Keeping track on the tracks

As the lights from the carriage flash by, reflecting off the dark, Cold, damp walls of the tunnel, the locomotive races toward the distant light and then explodes from the tunnel mouth, where snow and a mist so thick it could hide a wolf’s cry, mingle and the mountains soar higher than the Eagle flies and the train starts its long descent into canton Uri, winding its way through short tunnels and the river, as cold as the snows that feed it, accompanies us down to where the snow has not yet arrived.  It is January but it is not yet cold and this long valley, with its steep, slate-grey sides, which now hide it from the low winter sun.

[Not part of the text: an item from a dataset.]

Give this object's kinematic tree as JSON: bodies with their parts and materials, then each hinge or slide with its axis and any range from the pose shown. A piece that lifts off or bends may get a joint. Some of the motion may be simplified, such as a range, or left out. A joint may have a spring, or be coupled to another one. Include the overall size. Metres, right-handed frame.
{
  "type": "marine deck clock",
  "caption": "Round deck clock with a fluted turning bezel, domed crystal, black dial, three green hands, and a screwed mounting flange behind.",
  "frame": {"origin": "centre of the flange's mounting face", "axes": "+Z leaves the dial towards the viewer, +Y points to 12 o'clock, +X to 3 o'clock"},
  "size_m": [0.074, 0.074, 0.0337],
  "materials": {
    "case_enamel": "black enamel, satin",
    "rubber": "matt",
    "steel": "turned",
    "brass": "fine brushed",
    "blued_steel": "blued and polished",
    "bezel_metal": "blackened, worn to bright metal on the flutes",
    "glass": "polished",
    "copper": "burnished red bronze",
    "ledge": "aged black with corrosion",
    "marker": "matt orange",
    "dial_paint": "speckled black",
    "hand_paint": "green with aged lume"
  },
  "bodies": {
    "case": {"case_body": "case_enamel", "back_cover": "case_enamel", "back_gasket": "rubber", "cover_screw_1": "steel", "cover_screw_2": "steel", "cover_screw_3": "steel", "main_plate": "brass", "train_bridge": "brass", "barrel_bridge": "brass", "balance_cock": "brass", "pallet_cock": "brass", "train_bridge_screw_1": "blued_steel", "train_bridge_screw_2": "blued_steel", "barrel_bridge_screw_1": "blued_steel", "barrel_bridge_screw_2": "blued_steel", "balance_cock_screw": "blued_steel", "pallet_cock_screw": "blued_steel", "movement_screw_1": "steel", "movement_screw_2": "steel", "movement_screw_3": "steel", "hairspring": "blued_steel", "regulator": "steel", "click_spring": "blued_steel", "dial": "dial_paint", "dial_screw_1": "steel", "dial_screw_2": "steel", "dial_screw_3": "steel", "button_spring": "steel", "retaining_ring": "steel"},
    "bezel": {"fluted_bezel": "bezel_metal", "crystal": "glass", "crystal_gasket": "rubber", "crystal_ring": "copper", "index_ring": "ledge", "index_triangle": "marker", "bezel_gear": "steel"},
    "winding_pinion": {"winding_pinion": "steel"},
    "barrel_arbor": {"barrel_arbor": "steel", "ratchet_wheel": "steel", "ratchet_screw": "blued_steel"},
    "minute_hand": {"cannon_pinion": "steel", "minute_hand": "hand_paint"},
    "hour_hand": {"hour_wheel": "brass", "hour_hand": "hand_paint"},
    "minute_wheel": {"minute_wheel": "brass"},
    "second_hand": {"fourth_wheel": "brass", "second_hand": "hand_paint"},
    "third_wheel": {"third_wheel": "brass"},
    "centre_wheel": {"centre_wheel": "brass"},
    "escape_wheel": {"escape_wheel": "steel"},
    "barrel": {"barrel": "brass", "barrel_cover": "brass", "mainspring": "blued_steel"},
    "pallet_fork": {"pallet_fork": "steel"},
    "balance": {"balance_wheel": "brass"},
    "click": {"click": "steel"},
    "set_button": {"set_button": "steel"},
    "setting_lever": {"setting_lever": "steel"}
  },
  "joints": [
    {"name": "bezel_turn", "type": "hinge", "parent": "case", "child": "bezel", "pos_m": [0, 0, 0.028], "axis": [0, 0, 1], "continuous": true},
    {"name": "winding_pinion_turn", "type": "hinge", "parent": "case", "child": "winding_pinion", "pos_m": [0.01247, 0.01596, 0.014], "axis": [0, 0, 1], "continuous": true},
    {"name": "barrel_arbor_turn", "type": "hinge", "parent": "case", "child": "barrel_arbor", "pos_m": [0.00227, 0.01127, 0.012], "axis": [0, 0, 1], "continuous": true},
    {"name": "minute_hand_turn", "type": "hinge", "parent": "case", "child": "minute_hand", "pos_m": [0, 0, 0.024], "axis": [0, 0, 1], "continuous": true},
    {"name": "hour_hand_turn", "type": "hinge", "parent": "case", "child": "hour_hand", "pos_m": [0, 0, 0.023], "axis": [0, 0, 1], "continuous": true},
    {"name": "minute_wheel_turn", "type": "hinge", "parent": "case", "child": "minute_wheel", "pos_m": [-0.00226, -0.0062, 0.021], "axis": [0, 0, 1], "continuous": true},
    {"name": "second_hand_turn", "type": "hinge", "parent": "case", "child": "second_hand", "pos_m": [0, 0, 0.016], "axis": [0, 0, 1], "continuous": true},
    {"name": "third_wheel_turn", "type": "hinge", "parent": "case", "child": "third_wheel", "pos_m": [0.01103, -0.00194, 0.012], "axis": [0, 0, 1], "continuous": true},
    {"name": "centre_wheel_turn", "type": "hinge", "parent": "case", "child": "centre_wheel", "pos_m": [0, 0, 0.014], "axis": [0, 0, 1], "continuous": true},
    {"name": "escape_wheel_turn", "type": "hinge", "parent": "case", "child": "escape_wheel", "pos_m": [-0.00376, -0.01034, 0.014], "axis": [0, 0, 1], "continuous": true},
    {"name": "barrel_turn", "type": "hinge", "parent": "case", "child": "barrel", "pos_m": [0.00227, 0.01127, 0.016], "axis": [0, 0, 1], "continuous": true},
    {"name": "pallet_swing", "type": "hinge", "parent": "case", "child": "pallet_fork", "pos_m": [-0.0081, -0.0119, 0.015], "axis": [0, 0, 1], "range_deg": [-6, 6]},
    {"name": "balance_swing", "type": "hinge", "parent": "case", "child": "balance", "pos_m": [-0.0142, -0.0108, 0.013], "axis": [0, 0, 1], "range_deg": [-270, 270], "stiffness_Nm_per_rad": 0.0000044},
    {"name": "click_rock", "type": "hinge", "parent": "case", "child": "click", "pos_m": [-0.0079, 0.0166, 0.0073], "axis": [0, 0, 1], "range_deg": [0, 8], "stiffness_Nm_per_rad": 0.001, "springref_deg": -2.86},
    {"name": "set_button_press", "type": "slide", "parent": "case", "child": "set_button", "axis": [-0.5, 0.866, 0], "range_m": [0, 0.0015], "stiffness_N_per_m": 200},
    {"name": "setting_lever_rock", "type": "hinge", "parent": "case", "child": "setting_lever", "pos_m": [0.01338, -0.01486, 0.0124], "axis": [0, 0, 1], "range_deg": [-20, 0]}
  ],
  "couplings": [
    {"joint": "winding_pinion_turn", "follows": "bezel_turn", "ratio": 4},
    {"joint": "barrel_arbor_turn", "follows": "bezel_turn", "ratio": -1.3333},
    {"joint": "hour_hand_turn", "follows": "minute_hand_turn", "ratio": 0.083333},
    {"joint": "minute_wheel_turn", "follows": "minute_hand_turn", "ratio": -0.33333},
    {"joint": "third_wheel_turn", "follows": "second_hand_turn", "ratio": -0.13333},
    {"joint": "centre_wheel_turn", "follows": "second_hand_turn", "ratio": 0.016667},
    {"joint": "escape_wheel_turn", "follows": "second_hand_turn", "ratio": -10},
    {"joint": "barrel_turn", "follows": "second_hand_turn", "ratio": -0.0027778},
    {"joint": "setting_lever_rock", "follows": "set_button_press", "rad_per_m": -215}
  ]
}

Higher up the valley from where we’ve just come, the mountains have lost their shroud as the grey clouds give way to the sun, and emerald banks are dressed in green cloaks that are almost springlike except for the absence of lambs but, before long, the train now kisses the edge of the Four Cantons lake, which mirrors newly-formed low, lumpy clouds as they pass, distorted in the ripples and a wind blows from the north.

Upon our return, just outside Zug on the Zurich side, I see a field of small wooden chalets which at first I take to be large allotment sheds, although the allotment alloted to each appeared small.  Planning wisely, one could possibly grow a season’s lettuce in summer or a winter stock of greens later in the year.  Behind this field rise rounded green hills which are sugar-topped with a thin white crown of snow, tinged with yellow in the late afternoon sun. A sprawl of angular concrete a mile further announces our arrival in Zug.

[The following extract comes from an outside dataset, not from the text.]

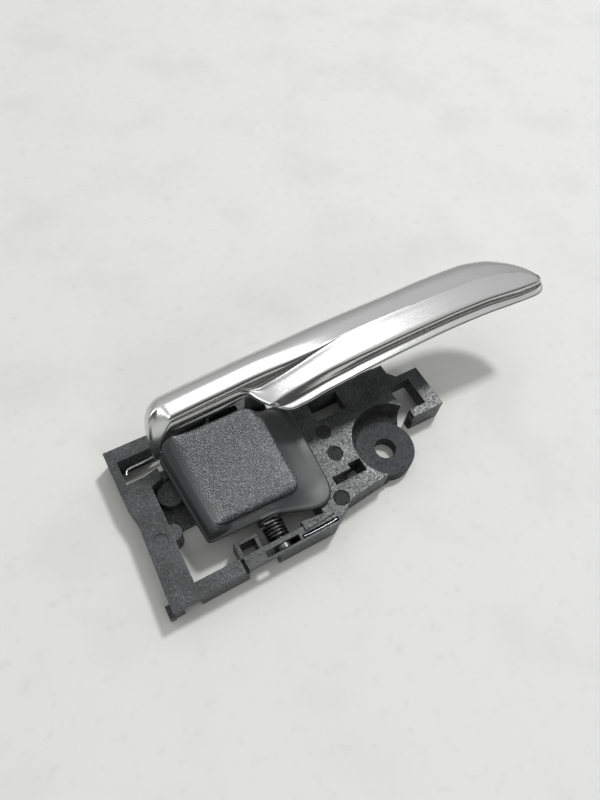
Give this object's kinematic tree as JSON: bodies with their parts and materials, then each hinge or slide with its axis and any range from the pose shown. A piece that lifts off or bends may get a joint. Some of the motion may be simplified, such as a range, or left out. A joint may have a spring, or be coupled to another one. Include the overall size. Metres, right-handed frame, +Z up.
{
  "type": "car door inner handle",
  "caption": "Inner door handle module: a moulded frame with a screw boss and locating loop carries a pull lever and a rocking lock knob on one pivot pin.",
  "frame": {"origin": "middle of the bounding box, in the plane of the frame's underside", "axes": "+Z up off the surface that the frame lies on, +X towards the free tip of the lever, +Y towards the lever's side"},
  "size_m": [0.1756, 0.0614, 0.0405],
  "materials": {
    "moulded_plastic": "glass-filled, fine grain",
    "silver_skin": "satin silver",
    "smooth_black": "satin",
    "grained_black": "leather grain",
    "steel": "drawn",
    "rubber": "matte",
    "acetal": "smooth"
  },
  "bodies": {
    "frame": {"base_frame": "moulded_plastic", "pivot_pin": "steel", "pin_clip": "steel", "wave_washer": "steel", "lever_spring": "steel", "lock_spring": "steel", "lock_detent": "steel", "lever_bumper": "rubber", "lock_bumper": "rubber"},
    "lever": {"lever_core": "moulded_plastic", "lever_skin": "silver_skin", "grip_backing": "smooth_black", "grip_screw_inner": "steel", "grip_screw_outer": "steel", "lever_bush_front": "acetal", "lever_bush_rear": "acetal"},
    "lock": {"lock_body": "smooth_black", "lock_face": "grained_black", "lock_bush_front": "acetal", "lock_bush_rear": "acetal"}
  },
  "joints": [
    {"name": "lever_hinge", "type": "hinge", "parent": "frame", "child": "lever", "pos_m": [-0.0454, 0.0202, 0.0075], "axis": [0, -1, 0], "range_deg": [0, 25], "stiffness_Nm_per_rad": 1, "springref_deg": -34.38, "deforming": ["lever_spring"]},
    {"name": "lock_hinge", "type": "hinge", "parent": "frame", "child": "lock", "pos_m": [-0.0454, -0.0028, 0.0075], "axis": [0, -1, 0], "range_deg": [0, 10], "deforming": ["lock_spring"]}
  ]
}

After a stop of only a few minutes we leave Zug behind and snake our way around its lake, reflecting the growing shadows as the first mountains, their features dark with the setting sun sitting behind, frown down upon us, their peaks gripped in ice and snow as we rise slow and easy up the incline towards Arth-Goldau.

Arth-Goldau is flanked on both sides by white-crusted mountains, the snow level low, only a hundred metres or so above the railway line.  Our journey will now continue upwards and we return to skirt the Four Cantons lake, this time from the north, where straight, slab-sided cliffs rise shear from the still, leaden water, now mirroring the evening sky.  The one regret of travelling by train in this beautiful, ancient mountainscape is the views that are missed as so much of this journey necessitates tunnels.  As the white peaks stand strong against the ever-darkening blue sky with its high, pink clouds floating in the cold airs the view s suddenly lost with guillotine abruptness as another tunel is entered, as we head back to the long Gotthard tunnel and descend into Ticino for the homeward run thereafter.